**MATERIALS PROVIDED:**
──────

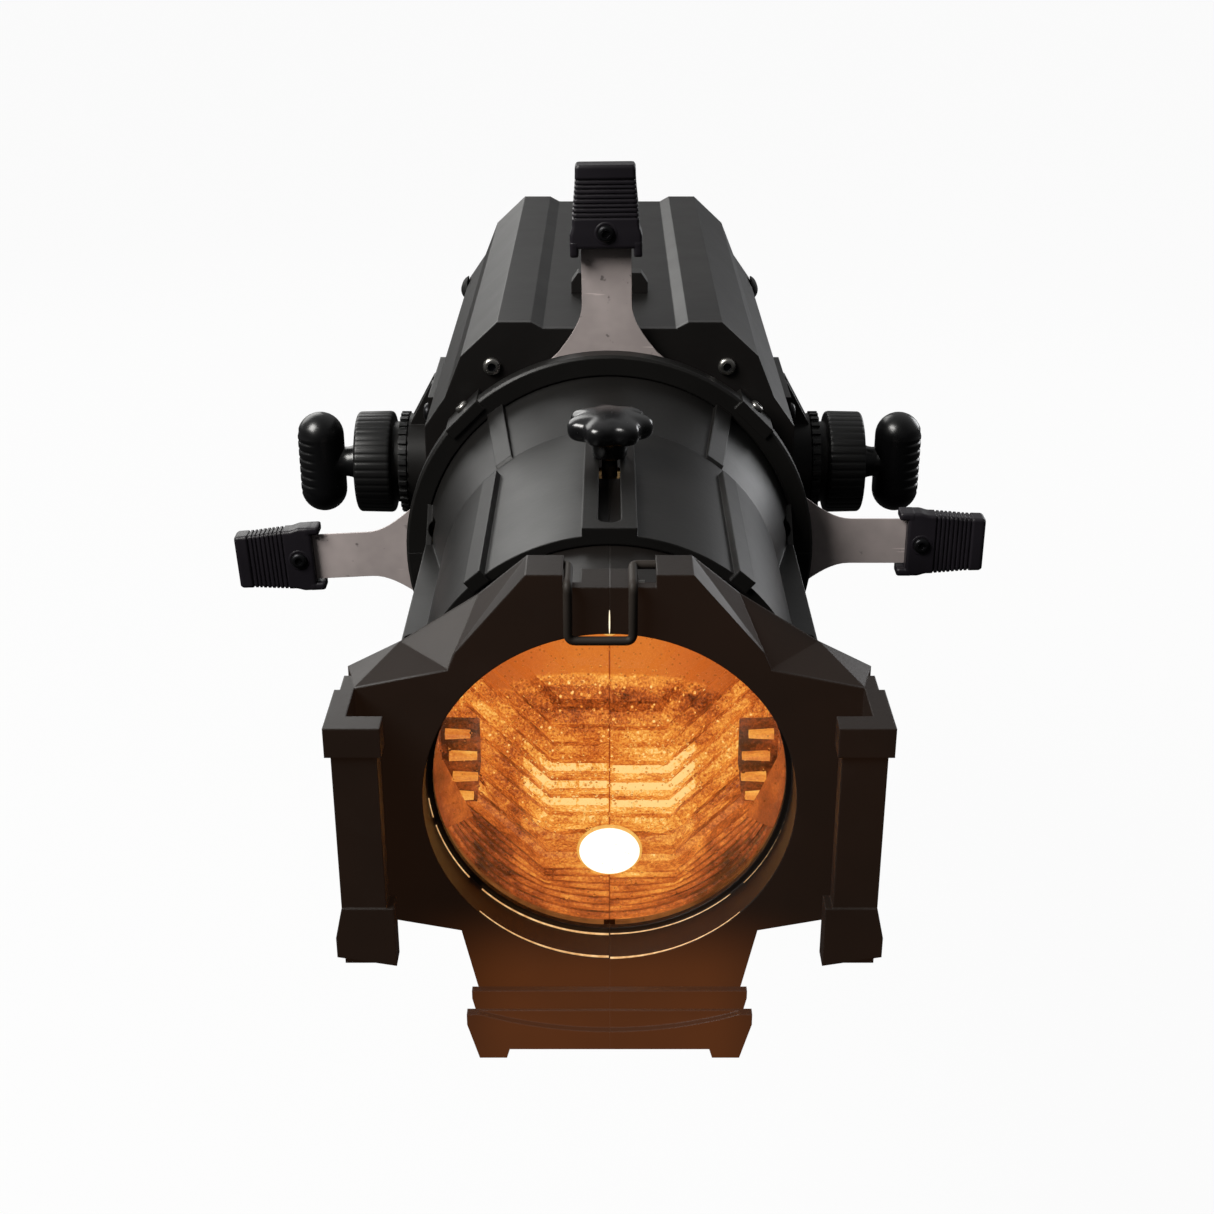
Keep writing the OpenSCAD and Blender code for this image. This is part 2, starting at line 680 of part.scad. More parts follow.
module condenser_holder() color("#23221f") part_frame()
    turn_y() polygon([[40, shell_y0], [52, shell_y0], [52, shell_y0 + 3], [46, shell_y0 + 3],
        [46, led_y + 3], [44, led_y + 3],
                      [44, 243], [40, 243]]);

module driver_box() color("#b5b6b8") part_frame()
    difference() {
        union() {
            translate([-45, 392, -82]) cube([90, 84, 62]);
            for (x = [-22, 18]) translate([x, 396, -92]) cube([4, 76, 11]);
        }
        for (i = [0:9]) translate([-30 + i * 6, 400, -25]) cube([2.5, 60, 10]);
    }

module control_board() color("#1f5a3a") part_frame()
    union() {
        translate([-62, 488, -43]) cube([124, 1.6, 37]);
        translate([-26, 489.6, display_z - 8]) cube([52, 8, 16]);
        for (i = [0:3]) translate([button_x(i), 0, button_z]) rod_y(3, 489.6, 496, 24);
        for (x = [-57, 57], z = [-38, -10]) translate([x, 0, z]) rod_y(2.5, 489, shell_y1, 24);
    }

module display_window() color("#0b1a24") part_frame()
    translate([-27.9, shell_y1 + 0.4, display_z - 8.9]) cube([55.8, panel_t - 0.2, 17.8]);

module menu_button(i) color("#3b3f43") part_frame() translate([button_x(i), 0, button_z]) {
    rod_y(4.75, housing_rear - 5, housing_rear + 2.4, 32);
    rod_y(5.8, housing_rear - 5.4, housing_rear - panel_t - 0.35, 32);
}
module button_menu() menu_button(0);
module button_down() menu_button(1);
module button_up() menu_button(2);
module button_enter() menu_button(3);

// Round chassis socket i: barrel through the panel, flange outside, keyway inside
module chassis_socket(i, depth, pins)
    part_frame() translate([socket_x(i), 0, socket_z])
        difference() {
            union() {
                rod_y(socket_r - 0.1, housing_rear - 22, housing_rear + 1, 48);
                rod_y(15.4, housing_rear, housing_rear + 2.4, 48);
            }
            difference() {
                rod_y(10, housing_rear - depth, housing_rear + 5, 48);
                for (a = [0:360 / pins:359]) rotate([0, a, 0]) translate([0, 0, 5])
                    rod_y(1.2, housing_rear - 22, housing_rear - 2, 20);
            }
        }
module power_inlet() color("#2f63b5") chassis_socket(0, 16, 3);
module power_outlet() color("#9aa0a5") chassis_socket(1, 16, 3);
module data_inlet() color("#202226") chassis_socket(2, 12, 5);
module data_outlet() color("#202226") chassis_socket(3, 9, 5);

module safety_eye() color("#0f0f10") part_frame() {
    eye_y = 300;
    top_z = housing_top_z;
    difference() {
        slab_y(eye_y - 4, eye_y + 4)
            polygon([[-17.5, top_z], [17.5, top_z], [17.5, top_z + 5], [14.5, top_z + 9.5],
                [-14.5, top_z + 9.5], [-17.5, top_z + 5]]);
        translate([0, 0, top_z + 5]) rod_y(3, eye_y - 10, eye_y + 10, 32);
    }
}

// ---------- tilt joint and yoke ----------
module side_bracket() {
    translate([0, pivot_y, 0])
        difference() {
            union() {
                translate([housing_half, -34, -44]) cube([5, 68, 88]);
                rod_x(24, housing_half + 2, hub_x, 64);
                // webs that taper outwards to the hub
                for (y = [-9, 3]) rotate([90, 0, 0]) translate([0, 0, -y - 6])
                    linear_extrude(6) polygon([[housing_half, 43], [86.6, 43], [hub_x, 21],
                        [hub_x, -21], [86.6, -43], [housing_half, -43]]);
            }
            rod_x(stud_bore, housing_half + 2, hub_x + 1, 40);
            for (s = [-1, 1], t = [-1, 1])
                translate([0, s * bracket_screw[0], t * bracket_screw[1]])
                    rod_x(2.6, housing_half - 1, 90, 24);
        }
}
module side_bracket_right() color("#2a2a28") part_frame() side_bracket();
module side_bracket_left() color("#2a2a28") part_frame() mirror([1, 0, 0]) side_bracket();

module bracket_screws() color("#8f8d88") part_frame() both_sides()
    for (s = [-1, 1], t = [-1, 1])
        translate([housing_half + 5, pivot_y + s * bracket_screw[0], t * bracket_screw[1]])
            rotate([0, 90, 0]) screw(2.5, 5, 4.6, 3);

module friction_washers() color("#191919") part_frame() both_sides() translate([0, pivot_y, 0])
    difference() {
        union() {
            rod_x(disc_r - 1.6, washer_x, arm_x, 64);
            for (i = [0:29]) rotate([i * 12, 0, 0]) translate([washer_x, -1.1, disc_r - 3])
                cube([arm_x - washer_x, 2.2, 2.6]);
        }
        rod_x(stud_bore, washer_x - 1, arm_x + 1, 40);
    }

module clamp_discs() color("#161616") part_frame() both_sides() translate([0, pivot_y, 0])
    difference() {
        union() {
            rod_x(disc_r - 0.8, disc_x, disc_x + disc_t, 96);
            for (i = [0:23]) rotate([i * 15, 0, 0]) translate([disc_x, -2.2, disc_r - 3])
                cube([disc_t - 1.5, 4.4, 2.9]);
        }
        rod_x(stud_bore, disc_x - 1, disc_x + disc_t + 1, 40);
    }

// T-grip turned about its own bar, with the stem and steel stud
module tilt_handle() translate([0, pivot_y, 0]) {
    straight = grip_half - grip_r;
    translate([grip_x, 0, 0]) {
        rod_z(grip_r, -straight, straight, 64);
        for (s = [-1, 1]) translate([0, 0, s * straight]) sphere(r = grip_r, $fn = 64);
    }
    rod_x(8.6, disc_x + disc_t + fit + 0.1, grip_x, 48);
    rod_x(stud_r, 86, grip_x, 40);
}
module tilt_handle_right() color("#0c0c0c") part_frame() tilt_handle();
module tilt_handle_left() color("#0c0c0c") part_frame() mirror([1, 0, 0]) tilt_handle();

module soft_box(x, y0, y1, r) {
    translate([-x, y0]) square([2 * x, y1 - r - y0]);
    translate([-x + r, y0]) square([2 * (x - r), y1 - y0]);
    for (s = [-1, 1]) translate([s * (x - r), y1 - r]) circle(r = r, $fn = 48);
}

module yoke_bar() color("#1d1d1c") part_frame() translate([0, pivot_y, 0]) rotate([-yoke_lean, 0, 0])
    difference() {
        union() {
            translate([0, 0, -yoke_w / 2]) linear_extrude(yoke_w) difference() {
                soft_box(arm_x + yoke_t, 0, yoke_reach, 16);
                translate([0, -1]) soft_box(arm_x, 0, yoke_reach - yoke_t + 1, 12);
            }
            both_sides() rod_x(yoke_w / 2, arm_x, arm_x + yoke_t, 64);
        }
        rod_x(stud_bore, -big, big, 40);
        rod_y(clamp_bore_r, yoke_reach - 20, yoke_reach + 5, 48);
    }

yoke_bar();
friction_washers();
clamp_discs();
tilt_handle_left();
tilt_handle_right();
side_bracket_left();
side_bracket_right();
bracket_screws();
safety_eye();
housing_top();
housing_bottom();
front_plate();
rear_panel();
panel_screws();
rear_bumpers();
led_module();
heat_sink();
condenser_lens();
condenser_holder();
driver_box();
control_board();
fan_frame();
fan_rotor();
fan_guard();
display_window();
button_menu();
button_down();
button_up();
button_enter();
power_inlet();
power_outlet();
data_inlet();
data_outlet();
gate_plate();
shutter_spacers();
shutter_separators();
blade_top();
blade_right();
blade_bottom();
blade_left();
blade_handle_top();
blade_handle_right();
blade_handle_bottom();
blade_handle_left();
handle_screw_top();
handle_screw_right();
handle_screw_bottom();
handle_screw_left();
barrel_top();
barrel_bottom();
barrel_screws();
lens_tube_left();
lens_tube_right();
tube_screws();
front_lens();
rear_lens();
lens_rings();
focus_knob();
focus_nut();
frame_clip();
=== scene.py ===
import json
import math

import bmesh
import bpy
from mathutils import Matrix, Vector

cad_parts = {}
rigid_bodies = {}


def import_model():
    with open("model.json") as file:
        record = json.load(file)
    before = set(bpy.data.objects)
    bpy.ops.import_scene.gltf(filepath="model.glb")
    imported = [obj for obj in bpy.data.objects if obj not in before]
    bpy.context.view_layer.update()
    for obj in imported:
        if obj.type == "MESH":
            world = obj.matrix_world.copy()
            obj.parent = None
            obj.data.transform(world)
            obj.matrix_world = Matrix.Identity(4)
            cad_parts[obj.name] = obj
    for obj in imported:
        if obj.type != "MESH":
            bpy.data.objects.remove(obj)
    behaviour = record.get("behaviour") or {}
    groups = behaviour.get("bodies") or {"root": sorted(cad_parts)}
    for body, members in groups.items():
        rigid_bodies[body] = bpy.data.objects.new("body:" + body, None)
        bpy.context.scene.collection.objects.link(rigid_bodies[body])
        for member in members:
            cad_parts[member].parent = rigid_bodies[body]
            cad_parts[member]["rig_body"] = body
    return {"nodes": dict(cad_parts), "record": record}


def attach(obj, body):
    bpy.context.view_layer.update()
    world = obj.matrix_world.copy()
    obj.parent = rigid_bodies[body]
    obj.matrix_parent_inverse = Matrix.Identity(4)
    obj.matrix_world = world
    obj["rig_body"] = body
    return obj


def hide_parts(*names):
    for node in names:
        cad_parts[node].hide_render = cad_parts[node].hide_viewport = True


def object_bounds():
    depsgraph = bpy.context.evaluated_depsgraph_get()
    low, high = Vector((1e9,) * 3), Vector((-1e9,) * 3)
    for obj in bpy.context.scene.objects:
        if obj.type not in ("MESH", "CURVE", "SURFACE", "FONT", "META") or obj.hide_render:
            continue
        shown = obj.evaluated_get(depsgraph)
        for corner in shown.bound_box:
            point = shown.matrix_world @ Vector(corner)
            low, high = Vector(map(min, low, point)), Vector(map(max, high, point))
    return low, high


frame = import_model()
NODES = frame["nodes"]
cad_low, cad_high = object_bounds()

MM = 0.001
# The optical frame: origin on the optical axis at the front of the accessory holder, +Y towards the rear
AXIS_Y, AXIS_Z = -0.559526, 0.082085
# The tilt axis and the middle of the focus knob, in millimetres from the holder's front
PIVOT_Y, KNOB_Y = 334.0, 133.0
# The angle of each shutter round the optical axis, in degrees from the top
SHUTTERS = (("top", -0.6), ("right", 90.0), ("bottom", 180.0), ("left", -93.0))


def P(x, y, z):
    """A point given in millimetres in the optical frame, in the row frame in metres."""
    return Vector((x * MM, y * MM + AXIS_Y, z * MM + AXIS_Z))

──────

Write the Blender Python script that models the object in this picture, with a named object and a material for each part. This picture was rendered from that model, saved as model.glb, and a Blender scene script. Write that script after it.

──────

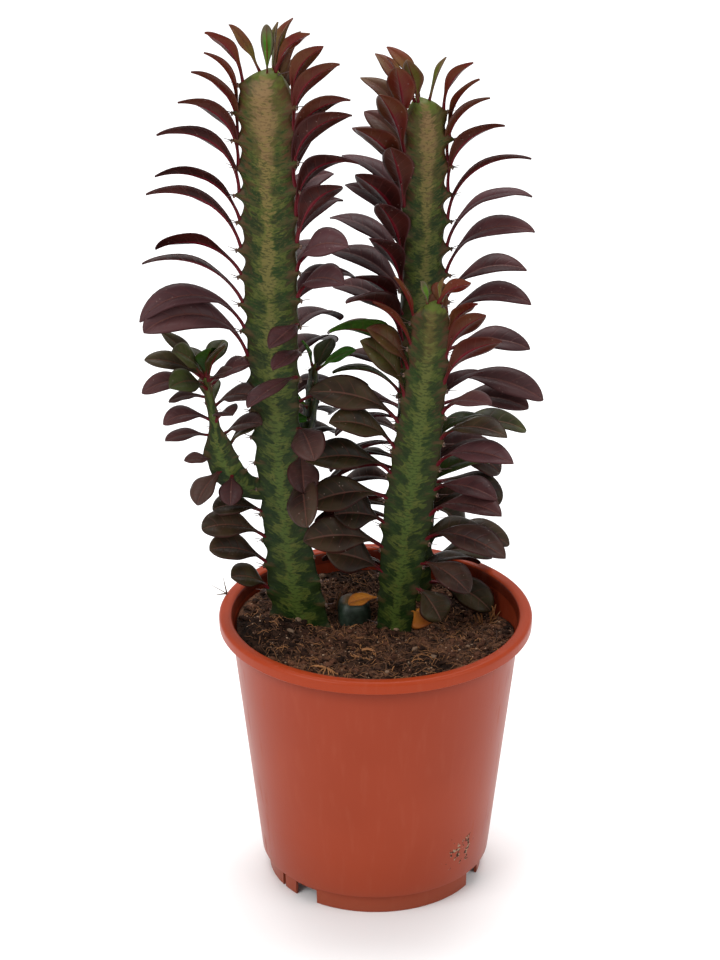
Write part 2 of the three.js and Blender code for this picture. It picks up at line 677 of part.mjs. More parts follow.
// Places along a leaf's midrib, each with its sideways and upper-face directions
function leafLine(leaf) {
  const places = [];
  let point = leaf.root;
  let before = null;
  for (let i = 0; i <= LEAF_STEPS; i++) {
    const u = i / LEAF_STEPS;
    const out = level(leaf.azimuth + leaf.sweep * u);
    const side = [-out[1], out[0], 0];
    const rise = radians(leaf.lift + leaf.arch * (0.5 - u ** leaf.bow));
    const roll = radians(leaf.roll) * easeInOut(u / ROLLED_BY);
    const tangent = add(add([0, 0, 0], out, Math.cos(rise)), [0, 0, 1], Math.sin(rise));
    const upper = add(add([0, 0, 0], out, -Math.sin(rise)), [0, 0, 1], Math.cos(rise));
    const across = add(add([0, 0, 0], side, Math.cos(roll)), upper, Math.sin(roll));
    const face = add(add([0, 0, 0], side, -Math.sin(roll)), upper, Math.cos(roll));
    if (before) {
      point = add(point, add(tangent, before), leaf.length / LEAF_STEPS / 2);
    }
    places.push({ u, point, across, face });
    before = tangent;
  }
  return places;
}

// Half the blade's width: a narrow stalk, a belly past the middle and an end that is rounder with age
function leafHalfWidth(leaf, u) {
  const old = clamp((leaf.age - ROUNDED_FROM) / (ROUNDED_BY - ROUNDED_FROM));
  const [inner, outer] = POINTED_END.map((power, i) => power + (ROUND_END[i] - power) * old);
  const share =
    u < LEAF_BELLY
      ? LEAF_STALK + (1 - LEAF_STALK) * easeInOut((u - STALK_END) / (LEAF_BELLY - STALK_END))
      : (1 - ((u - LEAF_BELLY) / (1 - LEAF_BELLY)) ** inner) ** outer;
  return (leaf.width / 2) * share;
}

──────

**PROBLEM STATEMENT:**
Print exactly the lines from the line with "blade_handle_bottom();" to the line with "obj.matrix_world = world", both included, and nothing else.

**FULL SOLUTION:**
blade_handle_bottom();
blade_handle_left();
handle_screw_top();
handle_screw_right();
handle_screw_bottom();
handle_screw_left();
barrel_top();
barrel_bottom();
barrel_screws();
lens_tube_left();
lens_tube_right();
tube_screws();
front_lens();
rear_lens();
lens_rings();
focus_knob();
focus_nut();
frame_clip();
=== scene.py ===
import json
import math

import bmesh
import bpy
from mathutils import Matrix, Vector

cad_parts = {}
rigid_bodies = {}


def import_model():
    with open("model.json") as file:
        record = json.load(file)
    before = set(bpy.data.objects)
    bpy.ops.import_scene.gltf(filepath="model.glb")
    imported = [obj for obj in bpy.data.objects if obj not in before]
    bpy.context.view_layer.update()
    for obj in imported:
        if obj.type == "MESH":
            world = obj.matrix_world.copy()
            obj.parent = None
            obj.data.transform(world)
            obj.matrix_world = Matrix.Identity(4)
            cad_parts[obj.name] = obj
    for obj in imported:
        if obj.type != "MESH":
            bpy.data.objects.remove(obj)
    behaviour = record.get("behaviour") or {}
    groups = behaviour.get("bodies") or {"root": sorted(cad_parts)}
    for body, members in groups.items():
        rigid_bodies[body] = bpy.data.objects.new("body:" + body, None)
        bpy.context.scene.collection.objects.link(rigid_bodies[body])
        for member in members:
            cad_parts[member].parent = rigid_bodies[body]
            cad_parts[member]["rig_body"] = body
    return {"nodes": dict(cad_parts), "record": record}


def attach(obj, body):
    bpy.context.view_layer.update()
    world = obj.matrix_world.copy()
    obj.parent = rigid_bodies[body]
    obj.matrix_parent_inverse = Matrix.Identity(4)
    obj.matrix_world = world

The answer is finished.